By the way, I need NEED sources.
Okay, debate topics are fun. This is an interesting bent. Okay, here is how you should present your argument:
- Inflexible government mandates increase the likelihood of market manipulation through "poor planing" or "accidents" or "acts of nature" excuses by corporations.
- Market forces are more than sufficient to motivate consumers. The occurance of peak oil and resulting increase in gas prices over time will make conventional car driving obsolete. The desire for new, more cost-effective technologies for consumers will drive innovation, making a mandate meaningless. Government may help this process by funding research into new technologies.
- Organizing tax structures (breaks for alt fuel purchases and higher taxes on non-alt fuels) will do more to protect consumers and the environment than making combustion vehicle manufacturing illegal.
- This will harm US manufacturing by compelling combustion engine consumers to buy from other countries and ship the vehicles to the US.
If you are feeling ballsy, you should go for:
- The government lacks an enumerated Constitutional authority to mandate that a manufacturer make this versus that, unless the product crosses the State line, as enumerated in the Commerce Clause. So acceptance of such a mandate undermines the legal heritage of our nation. (This argument allowed conservatives to initially strike down much of FDR’s New Deal until threats of Supreme Court-loading made justices change their opinions.)
For a high school debate, that should be several very compelling arguments. References below.
I wouldn’t go as far as to say socialism. but you did pick a hard end to debate.
One point you might make is that unless they plan on paying everyone to get new cars, or retrofit current ones, that its impractical because not everyone can afford to switch to a fuel efficient car.
If they did mandate and did decide to actually finance it, It would put the government into an even bigger deficit, which is what we DON’T want.
Sometimes the alternative fuels are just as bad as the gasoline, if were not sending co2 into the air, we’re doing something else to hurt the planet by harvesting these fuels.
Sorry I don’t have any sources, but I hope my ideas at least give you something to work from!
-Joshy
no sources for you but i just wanted to agree with Joshy, alternative fuels are not always best only because of the way they are harvested, by clear cutting the rain forests! we need the trees to cleanse the air! corn is NOT efficient, we need to grow sugar beets here in america by converting all the unused parking lots and open fields!
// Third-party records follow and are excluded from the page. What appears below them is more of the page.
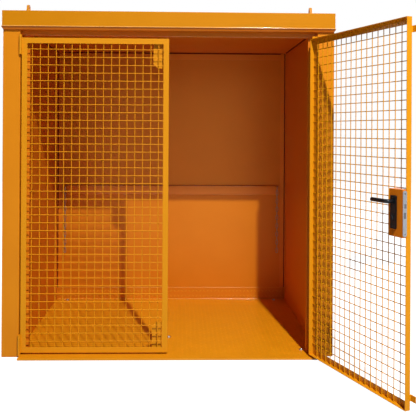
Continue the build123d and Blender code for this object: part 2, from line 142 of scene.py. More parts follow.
# %% Whiten the surroundings
def camera_white(tree):
    """A value of 1 for what the camera, a reflection or a see-through surface looks at."""
    path = tree.nodes.new("ShaderNodeLightPath")
    seen = path.outputs["Is Camera Ray"]
    for ray in ("Is Glossy Ray", "Is Transmission Ray"):
        either = tree.nodes.new("ShaderNodeMath")
        either.operation = "MAXIMUM"
        tree.links.new(seen, either.inputs[0])
        tree.links.new(path.outputs[ray], either.inputs[1])
        seen = either.outputs[0]
    return seen


scene.view_settings.view_transform = "Standard"
soft_strength = 0.04
world = bpy.data.worlds.new("studio")
scene.world = world
world.use_nodes = True
tree = world.node_tree
soft = tree.nodes["Background"]
soft.inputs["Color"].default_value = (1, 1, 1, 1)
soft.inputs["Strength"].default_value = soft_strength
white = tree.nodes.new("ShaderNodeBackground")
white.inputs["Color"].default_value = (1, 1, 1, 1)
blend = tree.nodes.new("ShaderNodeMixShader")
tree.links.new(camera_white(tree), blend.inputs[0])
tree.links.new(soft.outputs[0], blend.inputs[1])
tree.links.new(white.outputs[0], blend.inputs[2])
tree.links.new(blend.outputs[0], tree.nodes["World Output"].inputs["Surface"])
print("the surroundings light the object with", soft_strength, "of their white")

# %% [markdown]
# ## The ground
# The container stands on pale ground that runs into the white. The ground is matt grey, which
# takes the shadow, and a glow that only the camera sees lifts it to white. A plain white floor
# would throw too much light up into the paint.

# %% Lay the ground
reach, depth = 14, 0.0006
grey, glow_share = 0.3, 0.965
ground_mesh = bpy.data.meshes.new("ground")
ground_corners = [(reach * x, reach * y, -depth) for x, y in ((-1, -1), (1, -1), (1, 1), (-1, 1))]
ground_mesh.from_pydata(ground_corners, [], [(0, 1, 2, 3)])
ground = bpy.data.objects.new("ground", ground_mesh)
scene.collection.objects.link(ground)
ground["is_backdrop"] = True

ground_paint = bpy.data.materials.new("ground")
ground_paint.use_nodes = True
tree = ground_paint.node_tree
matt = tree.nodes["Principled BSDF"]
matt.inputs["Base Color"].default_value = (grey, grey, grey, 1)
matt.inputs["Roughness"].default_value = 0.9
glow = tree.nodes.new("ShaderNodeEmission")
add = tree.nodes.new("ShaderNodeAddShader")
share = tree.nodes.new("ShaderNodeMath")
share.operation = "MULTIPLY"
share.inputs[1].default_value = glow_share
tree.links.new(camera_white(tree), share.inputs[0])
tree.links.new(share.outputs[0], glow.inputs["Strength"])
tree.links.new(matt.outputs[0], add.inputs[0])
tree.links.new(glow.outputs[0], add.inputs[1])
tree.links.new(add.outputs[0], tree.nodes["Material Output"].inputs["Surface"])
ground_mesh.materials.append(ground_paint)
print("the ground is", 2 * reach, "m wide")

# %% [markdown]
# ## Noise
# Nothing that is sprayed, rolled or plated is quite even. A noise texture gives that unevenness as a
# cloud of values, and its scale says how fine it is: 4 drifts over a quarter of a metre, and 900 is
# finer than the eye can part from the doorway. It needs no picture file, and it never repeats.

# %% Make noise
drift_detail, grain_detail = 4, 2
grain_scale, grain_strength, grain_lift = 900, 0.6, 0.00004


def noise(tree, where, scale, detail):
    """A cloud of noise, from 0 to 1."""
    made = tree.nodes.new("ShaderNodeTexNoise")
    made.inputs["Scale"].default_value = scale
    made.inputs["Detail"].default_value = detail
    tree.links.new(where, made.inputs["Vector"])
    return made.outputs["Fac"]


print("the grain lifts the surface by", grain_lift * 1000, "mm")

# %% [markdown]
# ## A finish
# Every surface here is a coating with a fine grain, so one helper mixes them all. A slow cloud of
# noise moves the colour and the gloss a little, as a sprayed coat does. A fine noise lifts the
# surface by a fraction of a millimetre: in paint it is the orange peel that breaks up a reflection.
# The noise reads the object's own metres, so the grain has its real size on every piece and turns
# with a door.

# %% Mix a finish
tone_ends = (0.3, 0.7)
gloss_drift = 0.05


def finish(name, dark, light, rough, metal=0.0, cloud=4.0, stretch=(1, 1, 1), shine=0.5):
    """A coated surface: colour drifting between two tones, with a fine raised grain."""
    material = bpy.data.materials.new(name)
    material.use_nodes = True
    tree = material.node_tree
    shader = tree.nodes["Principled BSDF"]
    shader.inputs["Metallic"].default_value = metal
    shader.inputs["Specular IOR Level"].default_value = shine
    place = tree.nodes.new("ShaderNodeTexCoord")
    scaled = tree.nodes.new("ShaderNodeMapping")
    scaled.inputs["Scale"].default_value = stretch
    tree.links.new(place.outputs["Object"], scaled.inputs["Vector"])

    drift = noise(tree, scaled.outputs[0], cloud, drift_detail)
    tones = tree.nodes.new("ShaderNodeValToRGB")
    for stop, position, colour in zip(tones.color_ramp.elements, tone_ends, (dark, light)):
        stop.position = position
        stop.color = (*colour, 1)
    tree.links.new(drift, tones.inputs["Fac"])
    tree.links.new(tones.outputs["Color"], shader.inputs["Base Color"])

    gloss = tree.nodes.new("ShaderNodeMapRange")
    gloss.inputs["To Min"].default_value = rough - gloss_drift
    gloss.inputs["To Max"].default_value = rough + gloss_drift
    tree.links.new(drift, gloss.inputs["Value"])
    tree.links.new(gloss.outputs[0], shader.inputs["Roughness"])

    raised = tree.nodes.new("ShaderNodeBump")
    raised.inputs["Strength"].default_value = grain_strength
    raised.inputs["Distance"].default_value = grain_lift
    grain = noise(tree, scaled.outputs[0], grain_scale, grain_detail)
    tree.links.new(grain, raised.inputs["Height"])
    tree.links.new(raised.outputs["Normal"], shader.inputs["Normal"])
    return material


print("a finish drifts by", gloss_drift, "in roughness")

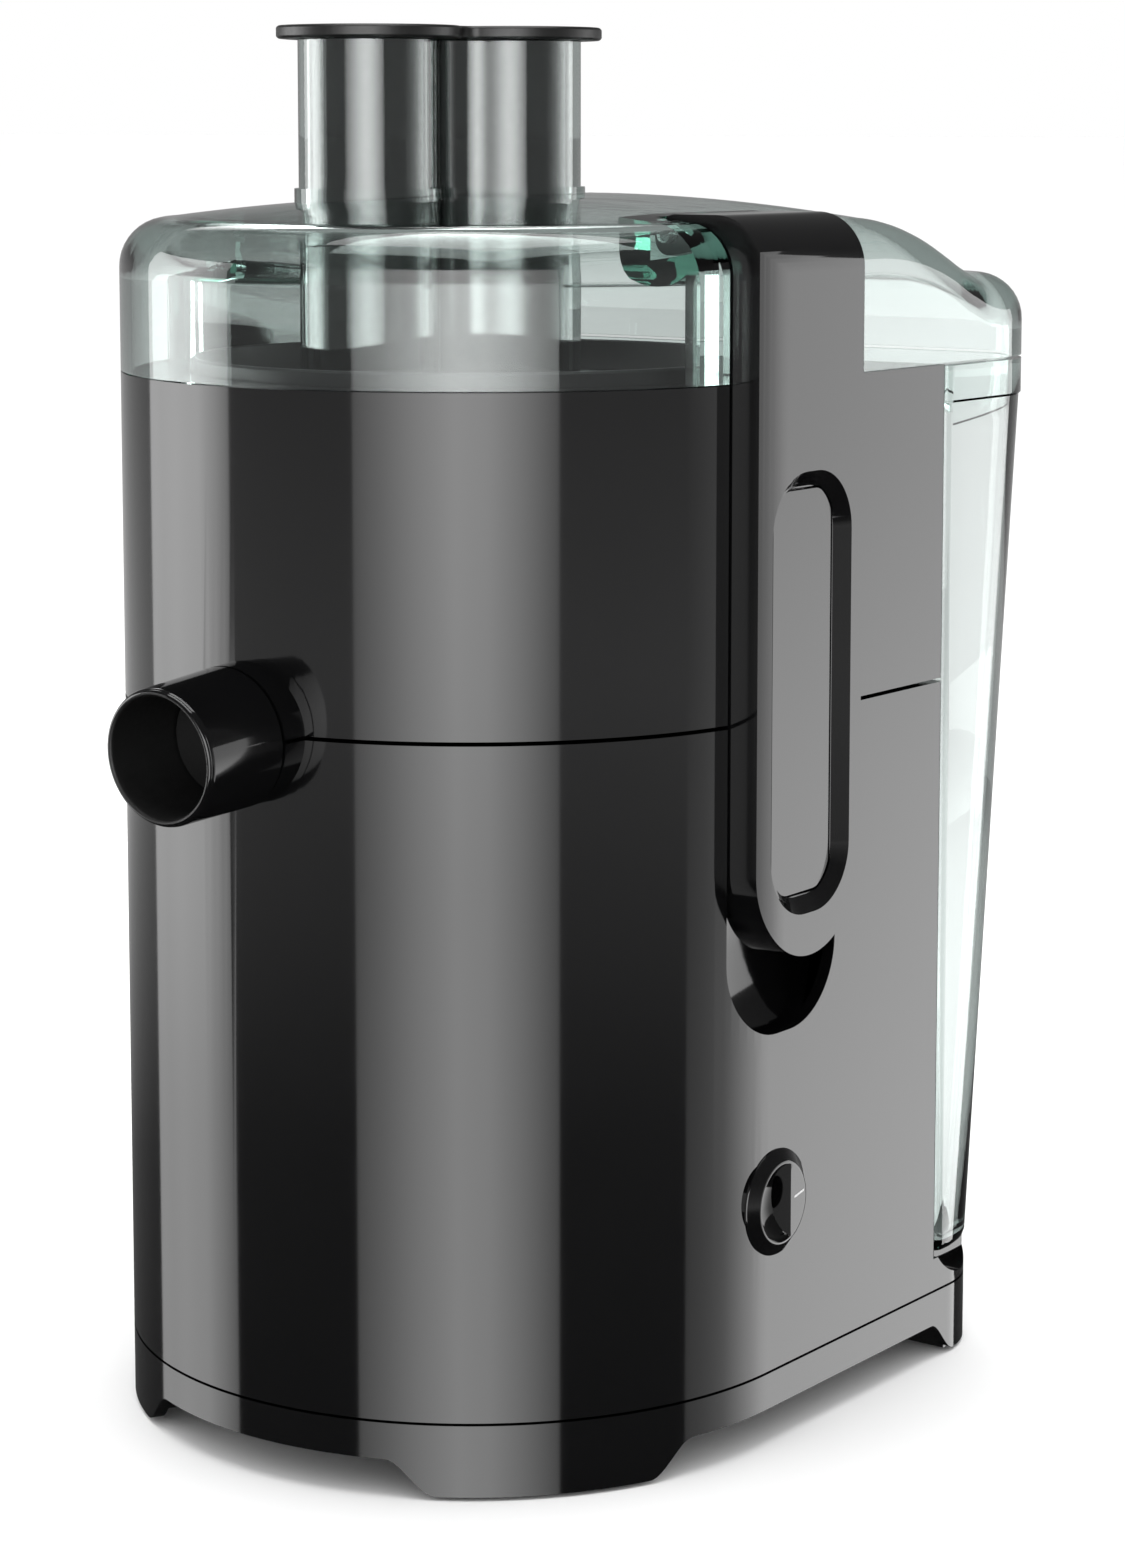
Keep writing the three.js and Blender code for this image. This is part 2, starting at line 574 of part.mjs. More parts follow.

your kidding right the government is being bribed by the oil money that is why there are not very many alternate fuel vehicles are being sold and the fact that so many jobs rely on the oil industry is why they would never mandate that all cars must be alternative
Take off the tin foil hats. The oil companies don’t care because they will still be in the process. Look, biodiesel is at most 20% biodiesel and 80% regular, that is not enough to cause fits with oil companies. Then, how will the biofuels get to market, through the oil companies distribution system.
Ethanol is the same, E85 is NOT 85% ethanol, the E85 means that it cannot contain more than 85% nor less than 70% ethanol.
You want electric cars, who owns the fuel that makes electricity? Mining companies. Even wind a solar depend on mining companies to get the raw materials. SO, no no conspiracy here.
Look at everything the government mandates and how that’s turned out. They mandated CAFE standards a long time ago. When the car lots filled up with cars no one wanted, yep, the government didn’t change the CAFE value, they exempted trucks from the calculation, so the car companies invented the SUV because that’s what the people wanted.
Here are some past mandates, research the Soviet style mandates put out as the "five year plan". This is what cause the soviets to fail, the mandates of the 5 year plans set the USSR backward in time.
If everyone used alternative fuels, they wouldn’t be alternative anymore. We’d have the same problems, just with something other than gasoline.
In reality, there are only 4 fuels that can be produced in enough volume to power America’s fleet of cars.
Gasoline, which we all know about, and its advantages and disadvantages. In the U.S., we’re using 390 million gallons per day.
Diesel, which comes from the exact same source. Diesel engines are more efficient than gasoline engines, and can run on vegetable oil.
Electricity–and we’d need a lot more generation plants if everyone went to electric cars but we can do that. The big disadvantage to electric cars is range (usually less than 80 miles per charge), though there may be a technological solution. Also, from a carbon perspective–producing and distributing electricity at 30% thermal efficiency, then storing it in an 85% efficient battery, then running it through a 90% efficient electric motor–we might be better off just using gasoline.
Fourth is natural gas. We can produce a lot more of that than we are currently producing, though perhaps not enough for the entire fleet. The biggest advantage to natural gas vehicles is it can run in a gasoline engine with very little modification, and it burns cleaner. A vehicle set up to run on natural gas will also run on Hydrogen.
The alternative fuels ethanol and vegetable oil are both derived from plant material (mostly corn) and are therefore renewable, but there is not enough land in the U.S., nor water for irrigation, to grow 390 million gallons per day. For ethanol, the other problem is the energy for distillation. If we use electricity for distillation, ethanol may be less efficient.
In the long run, we can’t replace gas/diesel with a single fuel. At best we can supplement with alternative fuels, at best we’ll replace part of our gasoline with other fuels. I suppose this gets into the meat of your question: if we mandate that all new vehicles have to use a fuel that does not exist, no one will buy them.